> **Short exercise**
Quote only the lines from the top of the listing below down to and including the line with "large_hub_proud_handle = 2.4".

▬▬▬

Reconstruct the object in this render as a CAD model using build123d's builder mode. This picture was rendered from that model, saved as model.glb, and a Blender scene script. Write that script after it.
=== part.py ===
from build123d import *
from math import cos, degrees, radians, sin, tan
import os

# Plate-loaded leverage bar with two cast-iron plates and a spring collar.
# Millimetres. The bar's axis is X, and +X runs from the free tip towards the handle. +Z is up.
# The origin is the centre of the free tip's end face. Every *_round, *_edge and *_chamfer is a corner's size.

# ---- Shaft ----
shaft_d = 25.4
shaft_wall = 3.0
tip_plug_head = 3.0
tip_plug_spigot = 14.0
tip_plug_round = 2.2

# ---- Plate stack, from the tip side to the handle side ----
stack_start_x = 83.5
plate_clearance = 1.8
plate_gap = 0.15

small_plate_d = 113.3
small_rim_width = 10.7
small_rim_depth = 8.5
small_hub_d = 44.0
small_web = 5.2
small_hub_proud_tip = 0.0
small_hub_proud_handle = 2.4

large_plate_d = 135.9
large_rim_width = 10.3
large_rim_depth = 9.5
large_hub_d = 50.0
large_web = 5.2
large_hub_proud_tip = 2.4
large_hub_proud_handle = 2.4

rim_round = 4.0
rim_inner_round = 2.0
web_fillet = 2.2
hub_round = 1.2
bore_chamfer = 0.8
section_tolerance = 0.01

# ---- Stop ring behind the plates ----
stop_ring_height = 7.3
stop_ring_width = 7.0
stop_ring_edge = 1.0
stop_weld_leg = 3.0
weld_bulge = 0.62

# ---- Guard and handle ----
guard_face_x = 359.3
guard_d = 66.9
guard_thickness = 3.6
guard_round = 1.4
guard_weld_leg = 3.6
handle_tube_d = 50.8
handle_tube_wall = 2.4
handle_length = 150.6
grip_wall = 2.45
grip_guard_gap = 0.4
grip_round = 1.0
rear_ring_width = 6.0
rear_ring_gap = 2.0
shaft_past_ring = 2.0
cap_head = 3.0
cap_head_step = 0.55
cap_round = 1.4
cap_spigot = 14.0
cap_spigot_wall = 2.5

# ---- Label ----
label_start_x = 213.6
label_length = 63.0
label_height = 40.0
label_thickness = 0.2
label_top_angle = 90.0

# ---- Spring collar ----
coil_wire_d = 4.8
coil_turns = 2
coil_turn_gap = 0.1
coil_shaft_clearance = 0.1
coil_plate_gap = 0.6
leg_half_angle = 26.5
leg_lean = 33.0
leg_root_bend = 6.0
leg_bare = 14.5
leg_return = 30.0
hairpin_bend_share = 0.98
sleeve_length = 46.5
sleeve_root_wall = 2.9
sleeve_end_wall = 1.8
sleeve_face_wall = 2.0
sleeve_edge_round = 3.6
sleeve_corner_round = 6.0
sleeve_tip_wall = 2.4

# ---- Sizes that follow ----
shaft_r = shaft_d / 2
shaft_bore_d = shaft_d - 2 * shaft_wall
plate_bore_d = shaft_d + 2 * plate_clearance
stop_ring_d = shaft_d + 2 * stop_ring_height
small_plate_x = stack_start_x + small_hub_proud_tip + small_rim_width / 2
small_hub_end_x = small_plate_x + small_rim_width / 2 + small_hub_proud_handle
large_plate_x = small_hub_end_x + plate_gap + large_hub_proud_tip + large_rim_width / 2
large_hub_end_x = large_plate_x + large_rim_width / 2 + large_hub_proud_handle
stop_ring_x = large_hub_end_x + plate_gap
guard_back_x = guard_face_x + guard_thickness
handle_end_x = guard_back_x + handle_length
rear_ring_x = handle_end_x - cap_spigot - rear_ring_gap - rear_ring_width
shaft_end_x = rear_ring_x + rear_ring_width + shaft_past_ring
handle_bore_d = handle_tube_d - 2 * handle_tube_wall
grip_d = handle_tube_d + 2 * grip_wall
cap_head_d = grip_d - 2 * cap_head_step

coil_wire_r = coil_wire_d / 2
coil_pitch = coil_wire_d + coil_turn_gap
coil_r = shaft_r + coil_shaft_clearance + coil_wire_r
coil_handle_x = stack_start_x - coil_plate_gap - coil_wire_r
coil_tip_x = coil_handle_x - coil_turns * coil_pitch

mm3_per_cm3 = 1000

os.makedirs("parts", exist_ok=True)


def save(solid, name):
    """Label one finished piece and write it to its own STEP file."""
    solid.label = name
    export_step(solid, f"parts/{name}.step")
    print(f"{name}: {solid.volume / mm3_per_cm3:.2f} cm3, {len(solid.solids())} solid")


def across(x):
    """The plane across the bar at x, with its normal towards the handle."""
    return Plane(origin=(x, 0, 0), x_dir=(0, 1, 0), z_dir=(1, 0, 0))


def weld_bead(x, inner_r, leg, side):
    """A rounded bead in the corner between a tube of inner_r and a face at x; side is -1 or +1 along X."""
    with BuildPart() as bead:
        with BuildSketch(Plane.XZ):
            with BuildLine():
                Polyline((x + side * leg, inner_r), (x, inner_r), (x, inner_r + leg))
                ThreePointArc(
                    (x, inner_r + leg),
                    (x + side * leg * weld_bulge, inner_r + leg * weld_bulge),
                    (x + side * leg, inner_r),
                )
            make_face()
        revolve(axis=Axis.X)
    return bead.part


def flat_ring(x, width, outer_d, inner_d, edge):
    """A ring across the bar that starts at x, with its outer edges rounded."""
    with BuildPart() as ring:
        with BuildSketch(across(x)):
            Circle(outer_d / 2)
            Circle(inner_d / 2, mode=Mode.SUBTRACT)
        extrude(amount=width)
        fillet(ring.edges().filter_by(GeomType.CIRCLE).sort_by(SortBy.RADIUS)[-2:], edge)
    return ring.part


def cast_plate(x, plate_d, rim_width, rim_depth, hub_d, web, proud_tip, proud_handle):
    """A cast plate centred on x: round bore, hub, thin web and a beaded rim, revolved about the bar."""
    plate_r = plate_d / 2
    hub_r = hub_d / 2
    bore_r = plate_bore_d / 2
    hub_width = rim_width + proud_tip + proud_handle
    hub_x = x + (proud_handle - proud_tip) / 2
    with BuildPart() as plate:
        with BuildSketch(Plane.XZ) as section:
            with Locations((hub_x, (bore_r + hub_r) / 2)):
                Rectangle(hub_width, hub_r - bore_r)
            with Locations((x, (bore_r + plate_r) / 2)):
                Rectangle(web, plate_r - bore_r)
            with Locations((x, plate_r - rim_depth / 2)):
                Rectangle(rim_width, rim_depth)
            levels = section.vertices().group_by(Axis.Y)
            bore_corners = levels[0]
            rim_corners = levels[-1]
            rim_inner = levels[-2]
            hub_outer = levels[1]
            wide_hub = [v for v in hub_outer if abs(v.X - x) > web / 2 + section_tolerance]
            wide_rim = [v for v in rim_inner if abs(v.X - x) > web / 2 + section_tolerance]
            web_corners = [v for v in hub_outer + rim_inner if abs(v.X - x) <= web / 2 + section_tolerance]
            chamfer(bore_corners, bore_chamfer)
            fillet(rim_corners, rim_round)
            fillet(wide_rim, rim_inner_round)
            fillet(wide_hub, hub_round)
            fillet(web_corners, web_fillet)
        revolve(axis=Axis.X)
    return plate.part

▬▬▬

> **The solution**
Reconstruct the object in this render as a CAD model using build123d's builder mode. This picture was rendered from that model, saved as model.glb, and a Blender scene script. Write that script after it.
=== part.py ===
from build123d import *
from math import cos, degrees, radians, sin, tan
import os

# Plate-loaded leverage bar with two cast-iron plates and a spring collar.
# Millimetres. The bar's axis is X, and +X runs from the free tip towards the handle. +Z is up.
# The origin is the centre of the free tip's end face. Every *_round, *_edge and *_chamfer is a corner's size.

# ---- Shaft ----
shaft_d = 25.4
shaft_wall = 3.0
tip_plug_head = 3.0
tip_plug_spigot = 14.0
tip_plug_round = 2.2

# ---- Plate stack, from the tip side to the handle side ----
stack_start_x = 83.5
plate_clearance = 1.8
plate_gap = 0.15

small_plate_d = 113.3
small_rim_width = 10.7
small_rim_depth = 8.5
small_hub_d = 44.0
small_web = 5.2
small_hub_proud_tip = 0.0
small_hub_proud_handle = 2.4

large_plate_d = 135.9
large_rim_width = 10.3
large_rim_depth = 9.5
large_hub_d = 50.0
large_web = 5.2
large_hub_proud_tip = 2.4
large_hub_proud_handle = 2.4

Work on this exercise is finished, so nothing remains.